The Cost of Getting It Wrong

Storage Overhead: More files mean more S3 PUT/LIST requests
Compute Waste: Glue jobs spending 90% of their time on metadata operations
Query Costs: Athena scanning more metadata than actual data
Maintenance Burden: Custom compaction jobs running daily or weekly

One team reported that implementing proper partitioning and compaction strategies “eliminated 80% of ‘full table scans’ and saved ~$2,000/month” on a moderate data lake.

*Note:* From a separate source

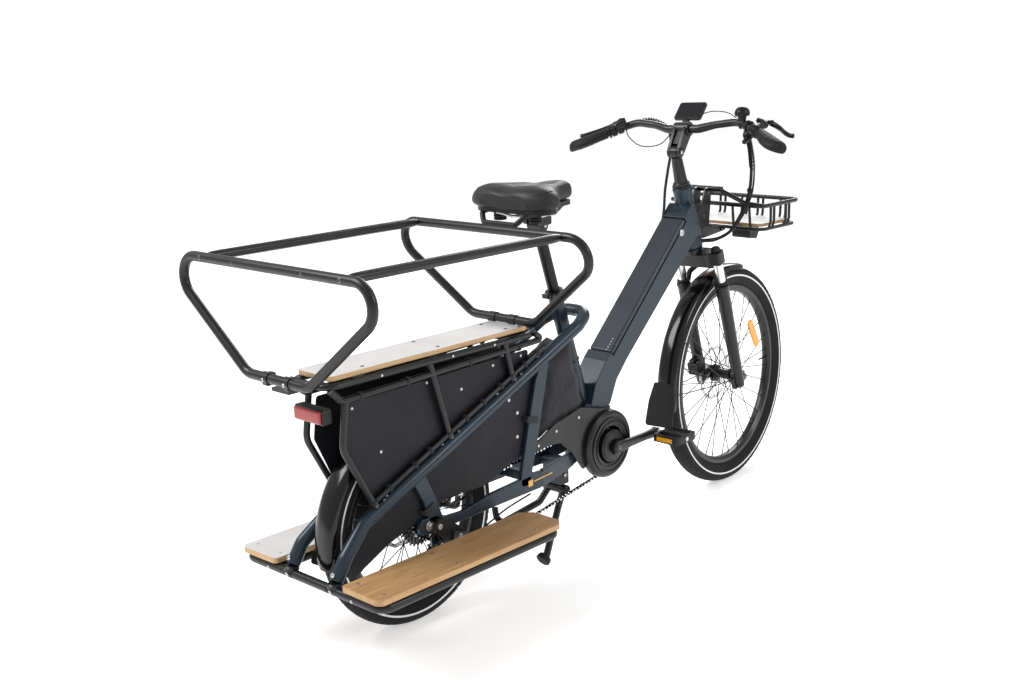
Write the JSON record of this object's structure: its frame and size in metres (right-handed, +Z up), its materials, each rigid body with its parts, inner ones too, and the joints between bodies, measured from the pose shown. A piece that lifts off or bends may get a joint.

When Prevention Isn’t Possible

Iceberg Tables: Upgrade to Apache Iceberg V3 tables that support automatic compaction
Batch Processing: Schedule regular compaction jobs during low-usage windows
Incremental Approach: Compact oldest/most problematic partitions first
Cost Monitoring: Set Athena query data scan limits to prevent runaway costs

The Architectural Lesson

The small file problem exposes a fundamental truth about cloud data engineering: storage is cheap, but compute is expensive. Saving a few dollars on development time by writing files immediately can cost hundreds in unnecessary compute overhead.

The most successful teams architect for file size from day one. They choose ingestion patterns (like Firehose) that naturally create optimal file sizes. They implement table formats (like Iceberg) with built-in compaction. And they treat file size as a first-class metric alongside data freshness and quality.

Because in the end, nobody wants to explain why their “simple” data compaction job costs more than their actual data processing, or why it takes longer to list files than to actually analyze the data inside them.